Quanto maiores forem as possibilidades abertas no espaço vital de alguém, maior será a diferenciação de atitudes possíveis e mais facilmente a pessoa poderá escolher, facilitando seu processo de mudança. Psicoterapia é, portanto, abertura de possibilidades (Ribeiro, 2021). É da sua natureza promover o contato, de modo que o cliente possa, cada vez mais, voltar-se para dentro de si e se perceber no mundo como um ser de escolhas. Toda neurose implica a perda dessa qualidade do contato. Não por acaso, o cliente frequentemente chega à terapia sustentado por seus últimos recursos de autorregulação. O terapeuta precisa estar inteiro com ele, percebendo-o em sua inteireza, atento também ao que escapa à consciência (Ribeiro, 2016).
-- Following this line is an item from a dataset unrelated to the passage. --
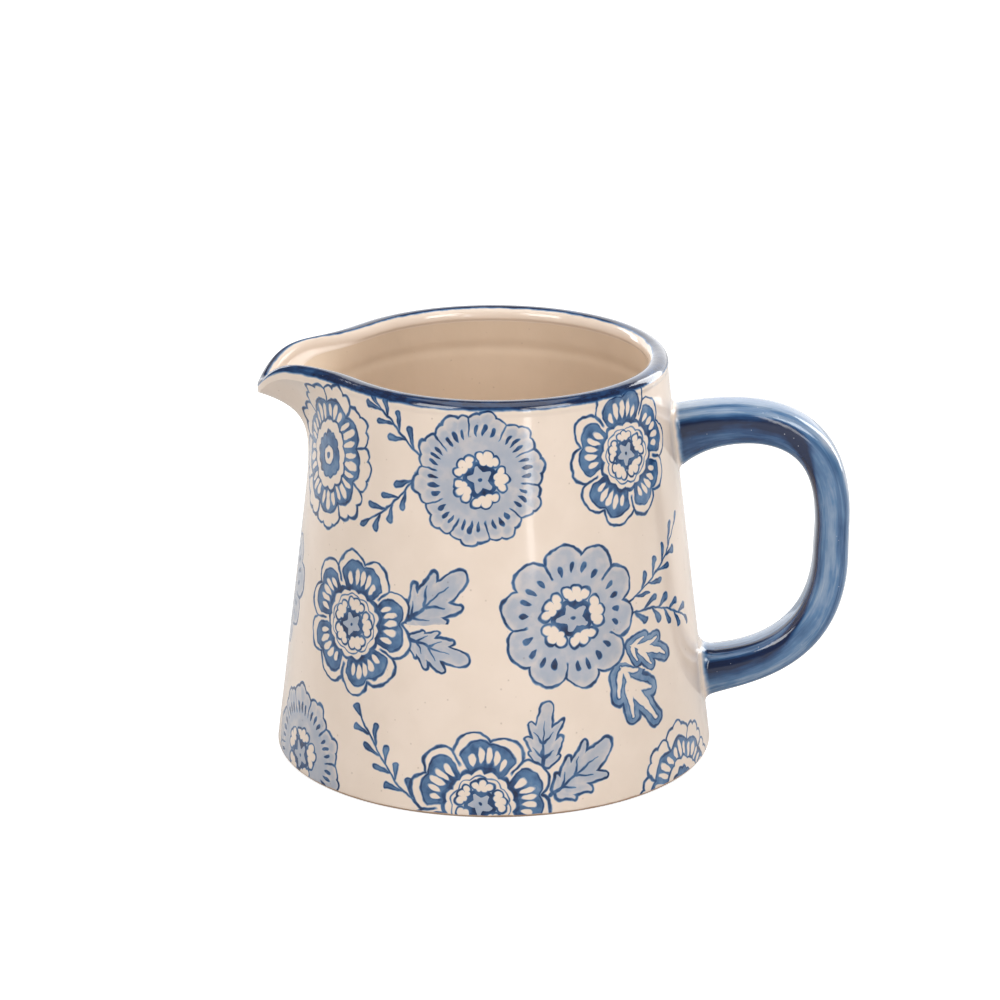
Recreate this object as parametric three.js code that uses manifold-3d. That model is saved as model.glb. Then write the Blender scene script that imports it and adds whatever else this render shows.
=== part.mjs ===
// A cream jug: a tapered stoneware pot with a beak pulled from its lip, a painted rolled rim
// and a strap handle luted on opposite the beak. Millimetres, +Z up, +X towards the handle.
import * as THREE from 'three';
import { mergeVertices } from 'three/addons/utils/BufferGeometryUtils.js';
import Module from 'manifold-3d';

// Pot
const HEIGHT = 90;
const BASE_RADIUS = 48.5;
const RIM_RADIUS = 37.8;
const WALL = 4.2;
const FLOOR = 4.6;
const FOOT_HEIGHT = 2.2;
const FOOT_WIDTH = 6.5;
const FOOT_ROUND = 0.8;
const LIP_HEIGHT = 3.2;
const LIP_PROUD = 0.25;

// Beak, measured from the rim circle it is pulled from; spreads are in radians
const BEAK_REACH = 12.9;
const BEAK_SPREAD = 0.29;
const BEAK_SHARPNESS = 1.9;
const BEAK_FLARE = 4;
const TIP_WALL = 3.2;
const CHANNEL_FLARE = 8;
const CHANNEL_EDGE = 0.8;
const TIP_DROOP = 6;
const DROOP_SPREAD = 0.12;
const DROOP_FADE = 12;
const BEAK_DEPTH = 25;
const BEAK_HALF_ANGLE = 0.46;

// Handle: two cubic curves that meet upright at the grip
const TOP_ROOT_HEIGHT = 72.7;
const TOP_ROOT_RISE = 0.22;
const TOP_ROOT_PULL = 40;
const GRIP_REACH = 74.6;
const GRIP_HEIGHT = 44.5;
const GRIP_PULL_UP = 9;
const GRIP_PULL_DOWN = 26;
const LOW_ROOT_HEIGHT = 14.9;
const LOW_ROOT_RISE = 0.39;
const LOW_ROOT_PULL = 7;
const STRAP_HALF_WIDTH = 5.5;
const GRIP_HALF_THICKNESS = 3.8;
const TOP_HALF_THICKNESS = 4.8;
const LOW_HALF_THICKNESS = 4.5;
const STRAP_SQUARENESS = 0.8;
const TOP_FLARE = 3.6;
const LOW_FLARE = 1.8;
const FLARE_LENGTH = 0.07;

// Clay luted between the handle's ends and the pot
const LUTE_THICKNESS = 1.5;
const LUTE_SPREAD = 3.2;

// Clearance between neighbouring pieces
const SEAM = 0.3;

// Facets
const RING_STEP = Math.PI / 36;
const BEAK_STEP = Math.PI / 90;
const WALL_ROWS = [4.8, 6.4, 8.4, 11, 14, 18, BEAK_DEPTH, 40]; // depths below the rim
const CROWN_TURNS = 7;
const STRAP_SIDES = 20;
const STRAP_STEPS = 30;
const DOME_SIDES = 28;
const DOME_ROWS = 14;
const FOOT_CHAMFER = 0.3; // share of the foot's rounding that its one middle point cuts off

// How far cutting shapes run past what they cut
const OVERRUN = 20;

// Points closer than this are one point
const WELD = 1e-3;
const ANGLE_WELD = 1e-6;

const wasm = await Module();
wasm.setup();

const FOOT_TOP = FOOT_HEIGHT + SEAM;
const FLOOR_TOP = FOOT_TOP + FLOOR;
const BEAK_ANGLE = Math.PI;
const CHANNEL_REACH = BEAK_REACH + WALL - TIP_WALL;

const coneRadius = (z) => BASE_RADIUS + ((RIM_RADIUS - BASE_RADIUS) * z) / HEIGHT;

// How far an angle is from the beak's, -PI to PI
function fromBeak(angle) {
  return Math.atan2(Math.sin(angle - BEAK_ANGLE), Math.cos(angle - BEAK_ANGLE));
}

function pull(angle) {
  return Math.exp(-Math.pow(Math.abs(fromBeak(angle)) / BEAK_SPREAD, BEAK_SHARPNESS));
}

function droop(angle) {
  return TIP_DROOP * Math.exp(-Math.pow(fromBeak(angle) / DROOP_SPREAD, 2));
}

// Height of the pot's skin at a depth below the rim, lowered where the beak's tip droops
function skinHeight(angle, depth) {
  const fade = Math.exp(-Math.max(depth - LIP_HEIGHT, 0) / DROOP_FADE);
  return HEIGHT - depth - droop(angle) * fade;
}

function outerRadius(angle, depth) {
  const z = skinHeight(angle, depth);
  const below = Math.max(HEIGHT - droop(angle) - z - LIP_HEIGHT, 0);
  return coneRadius(z) + BEAK_REACH * pull(angle) * Math.exp(-below / BEAK_FLARE);
}

function innerRadius(angle, depth) {
  const z = skinHeight(angle, depth);
  const below = HEIGHT - droop(angle) - z;
  const sunk = Math.exp(-Math.max(below - CHANNEL_EDGE, 0) / CHANNEL_FLARE);
  return coneRadius(z) - WALL + CHANNEL_REACH * pull(angle) * sunk;
}

function onPot(angle, radius, z) {
  return new THREE.Vector3(radius * Math.cos(angle), radius * Math.sin(angle), z);
}

// Angles round the pot, closer together at the beak
function ringAngles() {
  const angles = [];
  let angle = -Math.PI;
  while (angle < Math.PI - ANGLE_WELD) {
    angles.push(angle);
    const near = Math.abs(fromBeak(angle + ANGLE_WELD)) < BEAK_HALF_ANGLE;
    angle += near ? BEAK_STEP : RING_STEP;
  }
  return angles;
}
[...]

Compete ao terapeuta facilitar a integração dos diferentes sistemas do sujeito; ajudá-lo a cultivar uma consciência organísmica enraizada em sua realidade; a sentir o corpo como casa, como instrumento íntimo de trabalho, e não como algo estranho que carrega com dificuldade (Ribeiro, 1999). O processo psicoterapêutico é, assim, um movimento interno de dentro-fora-dentro que transforma a realidade psicodinamicamente, buscando integração em diversos planos – físico, psíquico, social, espiritual e cósmico. Quando harmonizados, esses planos permitem ao cliente reencontrar-se consigo mesmo em um autêntico estado de paz interior (Ribeiro, 2017).

E ser inteiro, nesse contexto, é um ato revolucionário. É recusar a mutilação das próprias emoções para caber em moldes externos. A sociedade nos ensina a amputar o sentir, a silenciar o choro, a conter a raiva, a polir a espontaneidade. Adoecemos, não por fraqueza, mas pela fragmentação que esse processo nos impõe. A neurose, dizia-se, é o afastamento do agora; mas ela é também afastamento de si. Ser inteiro não é ser perfeito, é ser real. É reintegrar as partes rejeitadas, costurar de volta os fragmentos perdidos, devolver voz ao que foi silenciado.

Mas essa reintegração dói. Exige atravessar os escombros do que foi negado, sentar-se à mesa com a criança abandonada, o adolescente calado, o adulto frustrado. Ser inteiro é dar lugar a todos, sem expulsar ninguém de si. É dizer sim a si mesmo – com tudo o que se é. Só há saúde onde há fluxo e consciência; só há cura quando nos reunimos novamente, peça por peça, gesto por gesto. Ser inteiro é também um gesto de abertura radical ao mundo: acolher a beleza e o caos, o erro e a surpresa, a falha e a dor. Não se trata de congelar a vida sob controle, mas de dançar com ela, ajustando-se criativamente a cada passo.

Estar inteiro não é estado final, é processo vivo. É presença que se refaz a cada escolha. Não é vencer o mundo, mas encontrar o próprio lugar nele, mesmo quando ele se move. E, diante dos tropeços inevitáveis, não se trata de fugir nem de lutar contra a vida como se fosse inimiga. Trata-se de escutá-la: “O que isso pede de mim agora? O que essa nova realidade convoca em mim que antes dormia?”.

Na prática, isso implica não se prender rigidamente a protocolos, mas estar presente de modo genuíno; confiar no vínculo e no processo do cliente; acolher sem interpretar; compreender a angústia em vez de tentar eliminá-la; responsabilizar em vez de dirigir; estar atento aos bloqueios de contato e às repetições automáticas; favorecer ajustamentos criativos, mas sem impô-los.